■ Directive ■
From the entries below, list each line with "Write".
┌──
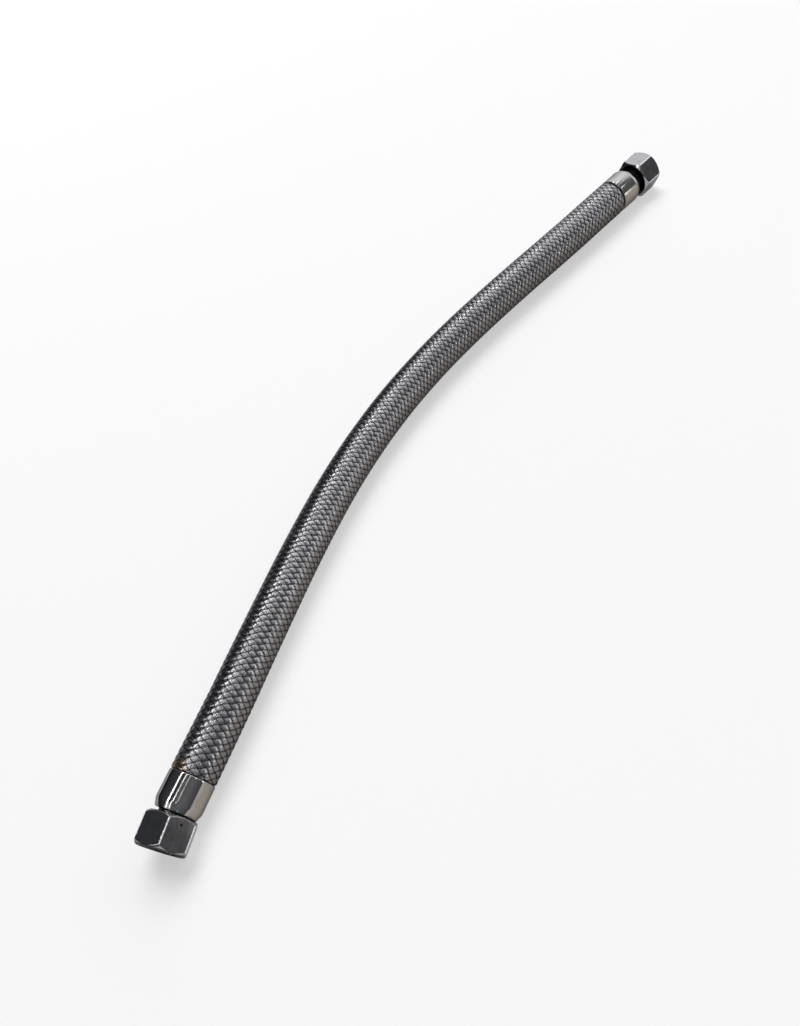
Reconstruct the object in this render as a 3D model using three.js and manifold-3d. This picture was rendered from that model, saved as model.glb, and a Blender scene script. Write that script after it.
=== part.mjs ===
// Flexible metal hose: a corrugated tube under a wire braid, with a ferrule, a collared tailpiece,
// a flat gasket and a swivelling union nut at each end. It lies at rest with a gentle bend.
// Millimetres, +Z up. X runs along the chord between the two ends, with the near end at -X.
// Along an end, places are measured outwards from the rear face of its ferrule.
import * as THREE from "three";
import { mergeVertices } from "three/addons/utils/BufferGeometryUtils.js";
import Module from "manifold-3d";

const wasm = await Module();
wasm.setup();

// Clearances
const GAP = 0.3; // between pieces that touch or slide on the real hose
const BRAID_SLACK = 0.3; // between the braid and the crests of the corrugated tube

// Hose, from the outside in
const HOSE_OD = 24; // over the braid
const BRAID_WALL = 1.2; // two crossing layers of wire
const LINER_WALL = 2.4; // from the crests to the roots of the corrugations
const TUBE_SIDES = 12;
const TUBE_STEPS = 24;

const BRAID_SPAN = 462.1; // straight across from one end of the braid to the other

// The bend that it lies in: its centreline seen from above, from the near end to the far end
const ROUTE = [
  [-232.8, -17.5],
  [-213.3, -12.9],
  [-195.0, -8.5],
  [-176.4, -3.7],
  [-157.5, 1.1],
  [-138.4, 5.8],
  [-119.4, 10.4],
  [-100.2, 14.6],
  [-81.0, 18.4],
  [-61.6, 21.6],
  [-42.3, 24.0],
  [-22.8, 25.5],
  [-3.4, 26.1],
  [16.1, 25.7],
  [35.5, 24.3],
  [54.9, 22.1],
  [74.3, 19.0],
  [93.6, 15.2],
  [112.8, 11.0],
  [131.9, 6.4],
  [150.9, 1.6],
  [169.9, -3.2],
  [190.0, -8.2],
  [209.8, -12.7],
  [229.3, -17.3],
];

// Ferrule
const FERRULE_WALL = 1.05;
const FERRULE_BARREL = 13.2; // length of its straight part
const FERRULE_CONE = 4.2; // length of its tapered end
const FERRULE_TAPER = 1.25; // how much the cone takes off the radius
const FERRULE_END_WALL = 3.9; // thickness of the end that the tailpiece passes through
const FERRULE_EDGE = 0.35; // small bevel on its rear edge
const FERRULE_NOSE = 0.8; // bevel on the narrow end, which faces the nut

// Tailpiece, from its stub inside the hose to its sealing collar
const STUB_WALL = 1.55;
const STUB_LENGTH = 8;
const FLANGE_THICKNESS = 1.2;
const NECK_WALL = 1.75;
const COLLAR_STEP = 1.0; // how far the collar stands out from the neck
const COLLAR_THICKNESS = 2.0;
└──
┌──
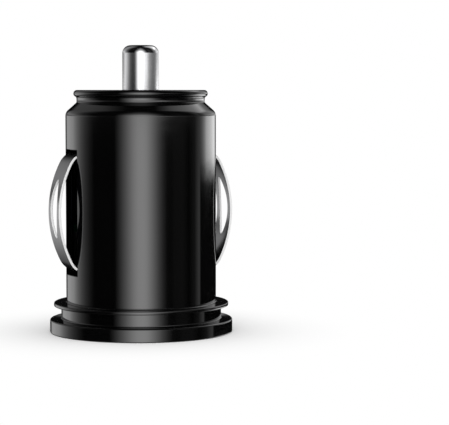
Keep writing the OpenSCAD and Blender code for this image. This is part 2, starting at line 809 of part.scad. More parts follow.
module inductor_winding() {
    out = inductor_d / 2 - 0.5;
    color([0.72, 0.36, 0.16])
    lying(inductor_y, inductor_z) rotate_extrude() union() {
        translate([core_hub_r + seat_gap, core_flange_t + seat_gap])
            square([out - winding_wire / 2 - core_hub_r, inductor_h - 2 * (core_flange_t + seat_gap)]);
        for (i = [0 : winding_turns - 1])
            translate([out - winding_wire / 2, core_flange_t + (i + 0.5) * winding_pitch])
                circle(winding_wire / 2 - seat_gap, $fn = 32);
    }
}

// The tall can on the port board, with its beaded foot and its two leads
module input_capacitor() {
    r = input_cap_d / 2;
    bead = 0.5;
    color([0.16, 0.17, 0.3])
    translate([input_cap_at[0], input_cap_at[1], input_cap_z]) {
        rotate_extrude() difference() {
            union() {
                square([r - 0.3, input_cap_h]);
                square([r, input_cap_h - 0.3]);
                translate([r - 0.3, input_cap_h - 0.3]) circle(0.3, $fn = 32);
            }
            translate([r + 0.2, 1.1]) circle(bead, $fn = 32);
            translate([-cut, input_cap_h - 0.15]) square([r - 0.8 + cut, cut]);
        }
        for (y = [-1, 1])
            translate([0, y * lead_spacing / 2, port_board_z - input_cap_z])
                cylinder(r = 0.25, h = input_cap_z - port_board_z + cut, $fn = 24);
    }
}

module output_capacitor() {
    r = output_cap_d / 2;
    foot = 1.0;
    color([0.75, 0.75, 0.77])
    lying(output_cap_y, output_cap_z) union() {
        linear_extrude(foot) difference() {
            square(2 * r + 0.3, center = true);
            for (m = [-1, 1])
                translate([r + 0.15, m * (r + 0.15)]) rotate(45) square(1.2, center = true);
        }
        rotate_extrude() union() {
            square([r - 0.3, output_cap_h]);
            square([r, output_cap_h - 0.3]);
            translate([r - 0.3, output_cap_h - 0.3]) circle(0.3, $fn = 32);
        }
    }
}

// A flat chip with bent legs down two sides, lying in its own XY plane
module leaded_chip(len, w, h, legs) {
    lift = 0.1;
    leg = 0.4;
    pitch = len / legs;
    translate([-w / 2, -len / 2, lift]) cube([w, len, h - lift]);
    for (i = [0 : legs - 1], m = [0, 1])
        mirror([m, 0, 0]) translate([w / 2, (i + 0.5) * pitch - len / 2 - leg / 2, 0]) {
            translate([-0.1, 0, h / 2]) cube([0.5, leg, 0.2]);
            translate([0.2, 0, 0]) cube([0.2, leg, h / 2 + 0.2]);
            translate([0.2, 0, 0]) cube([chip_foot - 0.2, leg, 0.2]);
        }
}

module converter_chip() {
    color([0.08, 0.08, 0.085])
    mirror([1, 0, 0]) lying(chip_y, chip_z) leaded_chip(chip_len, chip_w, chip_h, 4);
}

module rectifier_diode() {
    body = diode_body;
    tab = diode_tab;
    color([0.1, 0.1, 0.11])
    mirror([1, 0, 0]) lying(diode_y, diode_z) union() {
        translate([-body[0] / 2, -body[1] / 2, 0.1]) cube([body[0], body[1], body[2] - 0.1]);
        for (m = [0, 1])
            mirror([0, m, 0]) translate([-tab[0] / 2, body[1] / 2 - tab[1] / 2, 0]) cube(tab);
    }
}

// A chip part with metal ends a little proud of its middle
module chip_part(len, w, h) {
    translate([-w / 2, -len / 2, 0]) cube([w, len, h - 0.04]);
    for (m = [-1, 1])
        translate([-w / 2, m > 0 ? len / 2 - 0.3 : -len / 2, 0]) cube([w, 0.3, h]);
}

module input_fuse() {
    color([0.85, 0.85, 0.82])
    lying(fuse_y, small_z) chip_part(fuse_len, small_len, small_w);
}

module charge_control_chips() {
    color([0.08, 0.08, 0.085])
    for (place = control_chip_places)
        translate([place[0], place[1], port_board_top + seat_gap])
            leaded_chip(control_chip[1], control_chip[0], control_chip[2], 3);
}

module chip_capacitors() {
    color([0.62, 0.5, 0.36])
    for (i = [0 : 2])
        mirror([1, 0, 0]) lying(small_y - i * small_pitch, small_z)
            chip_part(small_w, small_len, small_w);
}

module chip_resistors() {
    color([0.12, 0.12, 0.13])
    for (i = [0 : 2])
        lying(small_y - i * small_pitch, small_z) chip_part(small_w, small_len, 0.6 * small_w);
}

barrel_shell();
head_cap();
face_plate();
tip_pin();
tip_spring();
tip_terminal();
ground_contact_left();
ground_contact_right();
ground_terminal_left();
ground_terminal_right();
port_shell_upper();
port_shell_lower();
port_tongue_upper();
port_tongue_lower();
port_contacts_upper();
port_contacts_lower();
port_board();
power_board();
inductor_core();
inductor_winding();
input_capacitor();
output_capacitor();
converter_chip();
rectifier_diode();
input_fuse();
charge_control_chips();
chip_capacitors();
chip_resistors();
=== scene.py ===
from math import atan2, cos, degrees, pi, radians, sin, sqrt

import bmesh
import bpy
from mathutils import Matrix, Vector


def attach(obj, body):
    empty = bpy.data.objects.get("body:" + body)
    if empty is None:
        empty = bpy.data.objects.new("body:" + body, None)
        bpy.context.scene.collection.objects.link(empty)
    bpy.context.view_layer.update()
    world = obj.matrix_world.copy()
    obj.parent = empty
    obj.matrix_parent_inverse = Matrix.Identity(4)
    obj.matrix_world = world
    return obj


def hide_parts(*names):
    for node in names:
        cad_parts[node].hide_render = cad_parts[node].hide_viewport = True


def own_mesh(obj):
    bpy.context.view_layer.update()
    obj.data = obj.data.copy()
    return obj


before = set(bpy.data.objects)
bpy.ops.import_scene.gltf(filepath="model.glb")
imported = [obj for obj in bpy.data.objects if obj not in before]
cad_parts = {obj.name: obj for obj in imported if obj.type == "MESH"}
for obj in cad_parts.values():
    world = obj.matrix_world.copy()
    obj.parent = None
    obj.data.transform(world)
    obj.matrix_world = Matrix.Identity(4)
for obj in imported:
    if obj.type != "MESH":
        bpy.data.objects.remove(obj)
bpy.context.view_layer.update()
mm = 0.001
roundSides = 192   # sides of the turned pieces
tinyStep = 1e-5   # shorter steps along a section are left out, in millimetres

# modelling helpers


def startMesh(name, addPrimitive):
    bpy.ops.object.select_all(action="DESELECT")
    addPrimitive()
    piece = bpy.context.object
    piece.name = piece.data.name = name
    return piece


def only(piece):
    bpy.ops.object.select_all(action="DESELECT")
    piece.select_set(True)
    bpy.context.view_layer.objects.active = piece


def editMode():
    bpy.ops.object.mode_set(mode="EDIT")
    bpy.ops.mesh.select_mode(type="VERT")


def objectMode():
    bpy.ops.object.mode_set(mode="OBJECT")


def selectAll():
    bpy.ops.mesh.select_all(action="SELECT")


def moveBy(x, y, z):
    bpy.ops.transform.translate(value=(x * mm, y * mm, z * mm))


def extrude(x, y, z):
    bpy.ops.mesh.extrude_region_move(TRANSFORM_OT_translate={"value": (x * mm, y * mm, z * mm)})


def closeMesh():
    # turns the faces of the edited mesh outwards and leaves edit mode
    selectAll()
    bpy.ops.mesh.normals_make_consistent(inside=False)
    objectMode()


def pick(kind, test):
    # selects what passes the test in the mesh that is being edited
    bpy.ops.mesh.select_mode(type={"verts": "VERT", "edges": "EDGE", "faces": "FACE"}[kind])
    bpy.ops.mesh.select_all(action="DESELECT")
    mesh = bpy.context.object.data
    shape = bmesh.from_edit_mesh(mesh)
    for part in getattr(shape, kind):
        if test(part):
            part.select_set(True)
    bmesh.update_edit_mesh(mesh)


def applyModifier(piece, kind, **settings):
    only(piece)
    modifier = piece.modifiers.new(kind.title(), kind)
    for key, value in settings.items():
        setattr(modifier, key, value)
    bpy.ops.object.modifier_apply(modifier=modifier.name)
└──
┌──
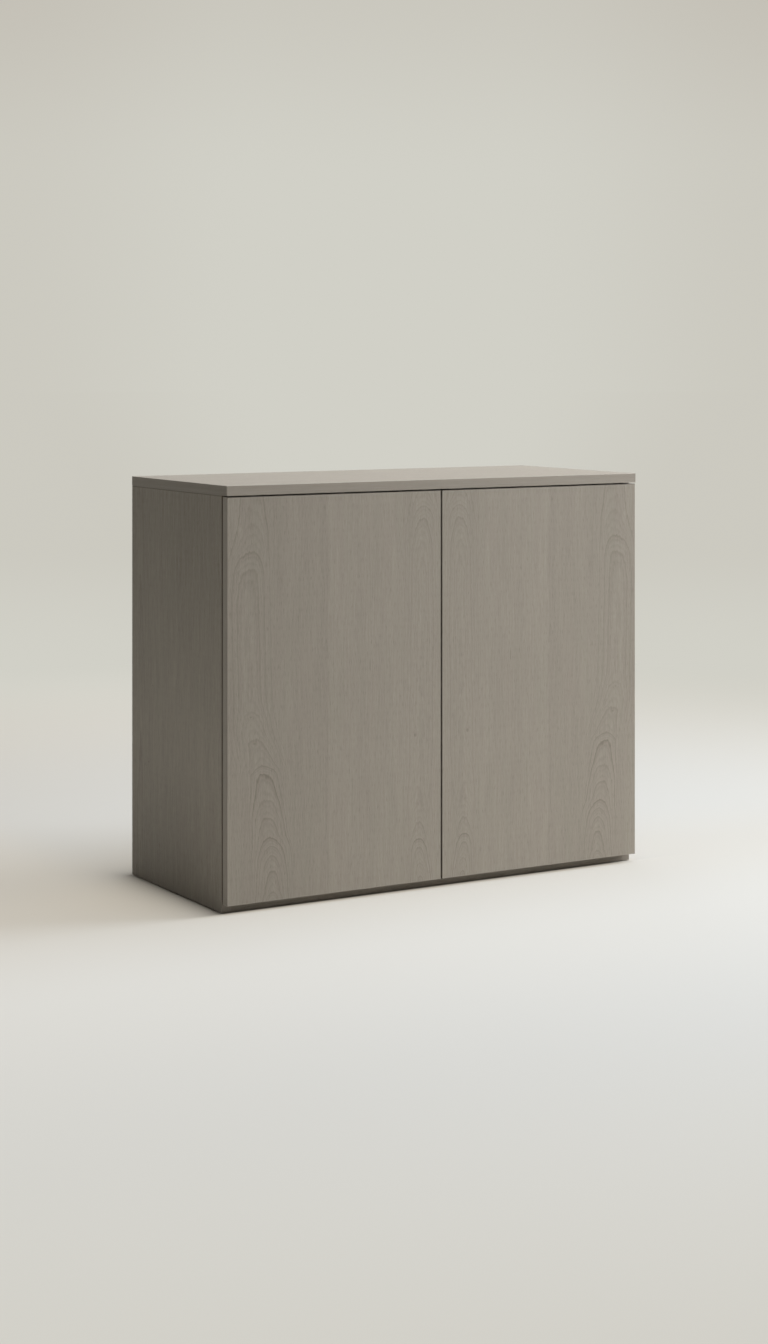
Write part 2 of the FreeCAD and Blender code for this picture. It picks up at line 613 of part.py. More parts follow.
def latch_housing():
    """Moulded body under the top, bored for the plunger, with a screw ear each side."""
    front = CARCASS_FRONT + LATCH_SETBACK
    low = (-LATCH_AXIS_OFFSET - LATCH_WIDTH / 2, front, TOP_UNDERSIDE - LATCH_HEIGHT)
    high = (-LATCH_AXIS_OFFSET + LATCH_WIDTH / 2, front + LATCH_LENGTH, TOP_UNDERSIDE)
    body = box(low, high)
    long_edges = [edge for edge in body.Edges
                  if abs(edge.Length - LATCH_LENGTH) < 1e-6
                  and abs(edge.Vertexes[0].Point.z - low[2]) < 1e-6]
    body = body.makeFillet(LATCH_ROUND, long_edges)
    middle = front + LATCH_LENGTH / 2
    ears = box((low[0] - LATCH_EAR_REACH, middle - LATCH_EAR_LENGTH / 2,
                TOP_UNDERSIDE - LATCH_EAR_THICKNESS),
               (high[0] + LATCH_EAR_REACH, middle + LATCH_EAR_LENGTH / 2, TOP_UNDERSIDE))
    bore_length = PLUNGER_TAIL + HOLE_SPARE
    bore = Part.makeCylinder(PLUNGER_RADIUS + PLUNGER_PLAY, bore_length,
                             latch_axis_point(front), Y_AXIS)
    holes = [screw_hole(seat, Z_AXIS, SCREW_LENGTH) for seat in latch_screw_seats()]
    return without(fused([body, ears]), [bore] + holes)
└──
■ Result of the exercise ■
Reconstruct the object in this render as a 3D model using three.js and manifold-3d. This picture was rendered from that model, saved as model.glb, and a Blender scene script. Write that script after it.
Write part 2 of the FreeCAD and Blender code for this picture. It picks up at line 613 of part.py. More parts follow.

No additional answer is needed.